Updated: Oct 7, 2021
First and foremost, a good starting point is to figure out a realistic time goal for each leg of the race. These goals should be based on a couple of points;
Look at your past triathlon results and find someone who has finished near you in each leg and who you know has done IMNZ. Look at their results and use that as a ballpark.
Swimming = 200m + 400m (Calculate your CSS)
Cycling = 20min Power test or 1hr heart rate speed average
Running = MAF test (read about the 180 formula here)
Be Honest with Yourself
Too many athletes make the mistake of overestimating their abilities. If your predicted times seem slower than you expect, remember this is a 3.8 km swim, 180 km bike and 42.2 km run. You will not be dramatically faster than your previous results predict. Once you have a realistic time goal for each leg, you can now target these times in training and test your progress. Let's say you’ve predicted your swim to be 75-80 min. That’s an average pace of around 1:55-2:05 min/100m. Can you comfortably swim that for 2 or 3km in the pool without stopping? If you can swim it in the pool for 2km, then you can swim it in a wetsuit in a bunch for 3.8km. If you can’t get close to your predicted/goal time for 2km in the pool, then adjust your goal! You need to complete the swim comfortably and without stress. That energy is needed for the marathon. Your swim training should focus on distance and technique. Keep in mind that regardless of whether your technique is good or bad, you still need to swim 3.8 km, so don’t overdo technique drills at the expense of swim conditioning.
All About the Bike
As an age-group athlete, the bike is the most time important portion of the triathlon to train for. It is worth around 60% of your total finishing time. Just because you think you’ll ride 7 hrs doesn’t mean you need to ride 7 hrs every weekend. You’ll most probably get next to nothing out of it for a couple of reasons: (1) You’ll be training too slow and (2) you’ll get too tired. Remember consistency is the name of the game - ten weeks of a weekly steady-state 4 hr ride is going to do more for you than two weekends of 6-7 hrs followed by one week on the couch hating yourself for missing training because you’re too tired. If you mix your steady-state long ride with some weekly aerobic threshold rides and strength efforts you’ll be golden. A couple of times in your build-up, you will need to ride for the duration you're expecting to ride in the race, to test your hydration, pacing and nutrition strategies, your comfort on the bike and of course mental confidence.
Run for the Doe
Running is going to be a juggling act of not getting injured while still running lots. This is where the late great Arthur Lydiard and his theory of aerobic consistency comes in. If you cannot consistently train week in, week out, for at least 10 weeks before your race, you will struggle to induce enough chronic fatigue in your muscles. Without this deep fatigue, your training adaptations will only be good enough for 5-6 hrs total. In this instance, it’s important to remember that ultra-endurance is all about ‘not slowing down’. This is essentially the opposite of what most training programs are focused on and is where my philosophy differs from many other training systems out there.

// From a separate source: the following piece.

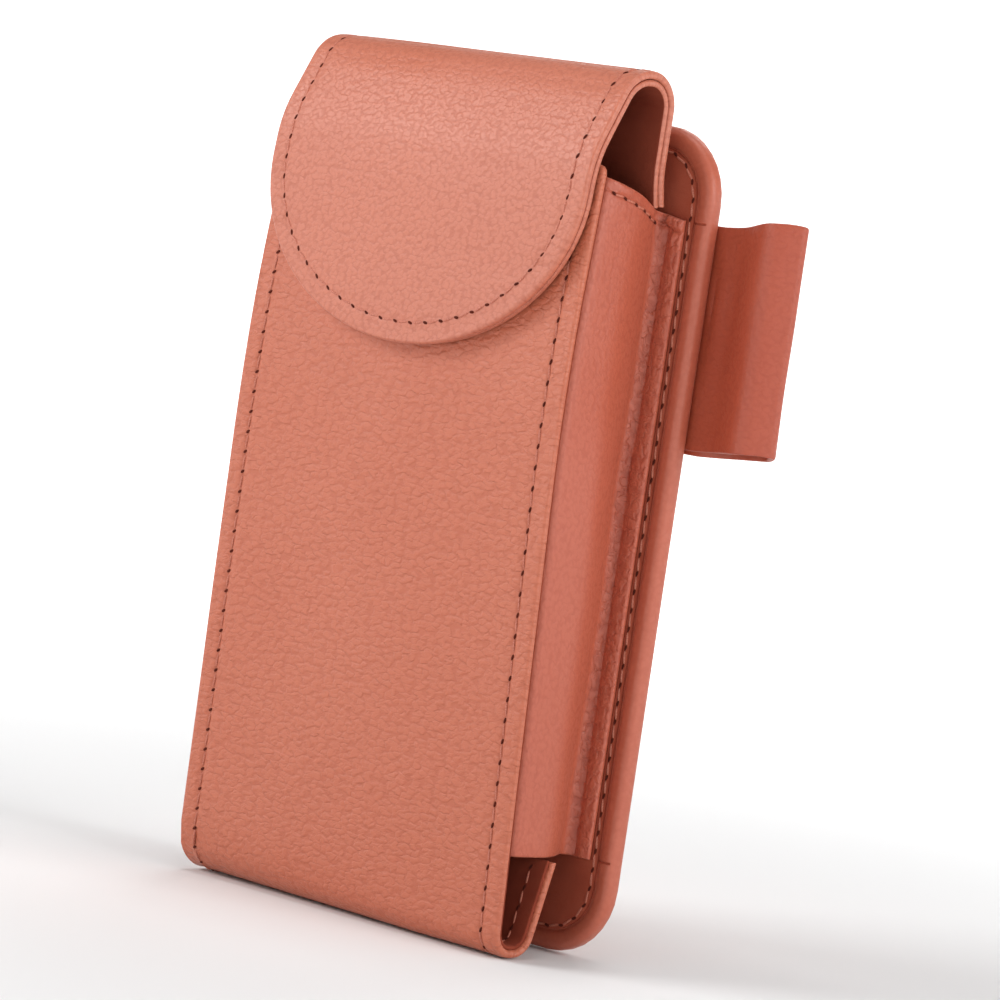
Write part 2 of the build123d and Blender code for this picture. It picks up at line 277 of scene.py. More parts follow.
def walk(line, pitch):
    # Points every pitch along a polyline of (x, v) places, as evenly as its length allows.
    line = [Vector(point) for point in line]
    lengths = [(b - a).length for a, b in zip(line, line[1:])]
    count = max(1, round(sum(lengths) / pitch))
    step = sum(lengths) / count
    points, along, base, i = [], 0.0, 0.0, 0
    for k in range(count + 1):
        along = min(k * step, sum(lengths) - 1e-6)
        while along > base + lengths[i]:
            base += lengths[i]
            i += 1
        points.append(line[i].lerp(line[i + 1], (along - base) / lengths[i]))
    return points


def copyTo(model, origin, along, out, turn=0.0):
    along = (along - out * along.dot(out)).normalized()
    side = out.cross(along)
    copy = model.copy()
    copy.data = model.data.copy()
    bpy.context.collection.objects.link(copy)
    spin = Matrix.Rotation(turn, 4, "Z")
    copy.matrix_world = Matrix.Translation(origin) @ Matrix((along, side, out)).transposed().to_4x4() @ spin
    return copy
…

For an Ironman triathlon, you can already run faster than you will in the race, so your focus should be on sustaining YOUR pace, after already having exercised all day! The best means of doing this is utilising the run-walk method. I’ve been able to run a marathon in 2hr 46min by introducing short walking breaks that allowed me to ingest nutrition, assess my effort and recruit different muscles (read about it here). Do you think you can run an Ironman marathon without needing to stop? If your answer is no, which it should be, then you might as well plan for the inevitable and starting walking early so you can keep running later. One long run (2-2.5hrs) and a couple of other short 1 hr runs, both by themselves and off the bike, will get you through the marathon.